Friday, October 26, 2018

October Offerings: Calmet's 18th-Century Vampires


 [image: a promotional still for the 1994 film Interview with the Vampire]

Although popular culture associates vampire hunts with older time periods, the belief and fear in vampires existed well into the 18th century in some corners of the globe. There were several documented instances of mass "vampire panics" during this period, including an almost ten year vampire craze centered in countries throughout the Hapsburg empire. Corpses suspected of being vampires were dug up, examined, beheaded and even burned, all due to the suspicion that they were reanimated corpses who returned to torment the living.

Antoine Augustin Calmet (1672-1757) was a French monk who published, among his many philosophical and ecclesiastical writings, what is now an intriguingly peculiar work: Dissertations sur les apparitions des anges, des démons et des esprits, et sur les revenants et vampires de Hongrie, de Bohême, de Moravie et de Silésie (translated: Dissertations on the Apparitions of Angels, of Demons and of Spirits, and on Revenants or Vampires of Hungary, of Bohemia, of Moravia and of Silesia).

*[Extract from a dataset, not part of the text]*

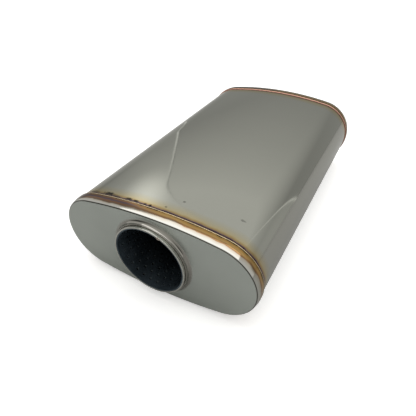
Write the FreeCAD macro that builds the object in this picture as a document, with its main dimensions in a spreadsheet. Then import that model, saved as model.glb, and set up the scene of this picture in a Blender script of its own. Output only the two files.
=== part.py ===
# Straight-through performance muffler with an oval case
#
# A stainless case of 4 by 9 inches and about 14 inches long stands round one perforated tube.
# X runs across the case, Y along the gas flow from the inlet (-Y) to the outlet, and Z up.
# The origin is the middle of the case, on the tube's own axis. All sizes are in millimetres.

import FreeCAD, Part

import math
import os

import Sketcher

# Driving dimensions

SIZES = {
    "body_length": (359.0, "case, over the flat faces of its two caps"),
    "cap_width": (226.6, "cap, across its outer edge"),
    "cap_height": (102.6, "cap, from bottom to top of its outer edge"),
    "crown_rise": (5.7, "how much smaller the oval's side radius is than half its height"),
    "cap_sheet": (1.2, "sheet of the caps"),
    "cap_corner": (2.0, "outer radius where a cap's face turns into its skirt"),
    "skirt_depth": (12.5, "cap, from its face to the edge of its skirt"),
    "shell_sheet": (1.2, "sheet of the rolled shell"),
    "skirt_gap": (0.1, "slip clearance between shell and skirt"),
    "shell_end_gap": (1.0, "room between the shell's end and the cap's inner face"),
    "seam_width": (2.6, "width of the weld that closes the rolled shell"),
    "seam_crown": (0.4, "height of that weld above the shell"),
    "rim_weld_leg": (2.2, "length of the rim weld along the shell"),
    "rim_weld_inset": (0.15, "how far the rim weld stays below the skirt's surface"),
    "bore_room": (13.0, "from the bore to the cap's edge above it, so a 3 inch pipe slips in"),
    "core_sheet": (1.2, "wall of the perforated core"),
    "core_recess": (0.4, "how far the core's end lies inside the neck's lip"),
    "slip_gap": (0.05, "clearance between core, neck and collar"),
    "neck_sheet": (1.5, "wall of the necks"),
    "neck_reach": (7.4, "neck, outside the cap's face"),
    "neck_depth": (28.0, "neck, inside the cap's face"),
    "lip_bevel": (0.35, "broken edge on the sheared lips of neck and collar"),
    "collar_root": (3.9, "outer radius at the root of the drawn collar"),
    "collar_lip": (0.5, "straight lip above the collar's root radius"),
    "neck_weld_leg": (2.0, "size of the fillet weld inside the collar"),
    "hole_radius": (2.6, "holes of the core, from centre to corner"),
    "hole_rows": (6, "rows of holes in each of the two staggered sets"),
    "holes_around": (8, "holes in a row"),
    "first_hole": (14.0, "first row of holes, from the core's end"),
    "wool_thickness": (3.6, "steel wool on the core"),
    "packing_gap": (0.3, "clearance round the packing"),
    "packing_end_gap": (5.0, "room between a cap's inner face and the glass packing"),
    "batt_cut": (18.0, "blunt edge of the side batts, from the case's middle plane"),
    "tack_width": (4.6, "weld spot on the neck's lip, along the lip"),
    "tack_height": (0.9, "height of that spot above the lip"),
    "tack_bevel": (0.6, "how far its top is smaller all round"),
    "tack_angle": (-23.5, "where the spot lies, in degrees from the top of the neck"),
}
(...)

Calmet's work is notable because it was an extensive study dedicated primarily to these Hungarian and other Eastern European vampires. Calmet's intention was to explore the possibility of the vampires through base scientific, philosophical, and religious points of view.

To quote 'Dissertations sur les apparitions':

"I undertake to treat here on the matter of the revenans or vampires of Hungary, Moravia, Silesia, and Poland, at the risk of being criticised however I may discuss it; those who believe them to be true, will accuse me of rashness and presumption, for having raised a doubt on the subject, or even of having denied their existence and reality; others will blame me for having employed my time in discussing this matter which is considered as frivolous and useless by many sensible people. 

Whatever may be thought of it, I shall be pleased with myself for having sounded a question which appeared to me important in a religious point of view. For if the return of vampires is real, it is of import to defend it, and prove it; and if it is illusory, it is of consequence to the interests of religion to undeceive those who believe in its truth, and destroy an error which may produce dangerous effects."

Although Calmet's book covers multiple types of vampires, it was the Hungarian concept which seemed to take the strongest hold over Europe. Calmet described the 'Hungary' vampires as thus:

"The revenants of Hungary, or vampires, which form the principal object of this dissertation, are men who have been dead a considerable time, sometimes more, sometimes less; who leave their tombs, and come and disturb the living, sucking their blood, appearing to them, making a racket at their doors, and in their houses, and lastly, often causing their death. They are named vampires, or oupires, which signifies, they say, in Sclavonic, a leech. The only way to be delivered from their haunting, is to disinter them, cut off their head, impale them, burn them, or pierce their heart."

Although some contemporaries took Calmet's work to mean that he believed in the existence of vampires, the work seems mostly skeptical to me. Calmet repeatedly offers natural explanations for various "vampire" signs, such as people being buried alive resulting in "corpses" that bleed or scream when removed; hair and nail growth being due to built-up 'humors' in the body which cause them to grow for a short time after death;  and undecayed corpses simply being something that happens sometime, due to the manner of death or the manner of burial. He also offers an interesting religious perspective when delving into the idea of reanimated corpses, which he says can only be the work of either God, Satan or otherwise demonic forces.

In 1755, Maria Theresa sent Gerard van Swieten, one of her personal physicians, to investigate the vampire cases. He published a report titled Abhandlung des Daseyns der Gespenster (Discourse on the Existence of Ghosts) which offered scientific and natural explanations behind what people perceived as signs of vampire activity. After his report, Maria Theresa issued a ban on staking corpses, digging them up and beheading or burning them, and other acts which were associated with vampire hunts. Her decrees were soon mimicked by other monarchs, more or less ending the vampire paranoia of the Age of Enlightenment.

The full text of 'Dissertations on the Apparitions of Angels, of Demons and of Spirits, and on Revenants or Vampires' can be read in English at Project Gutenburg.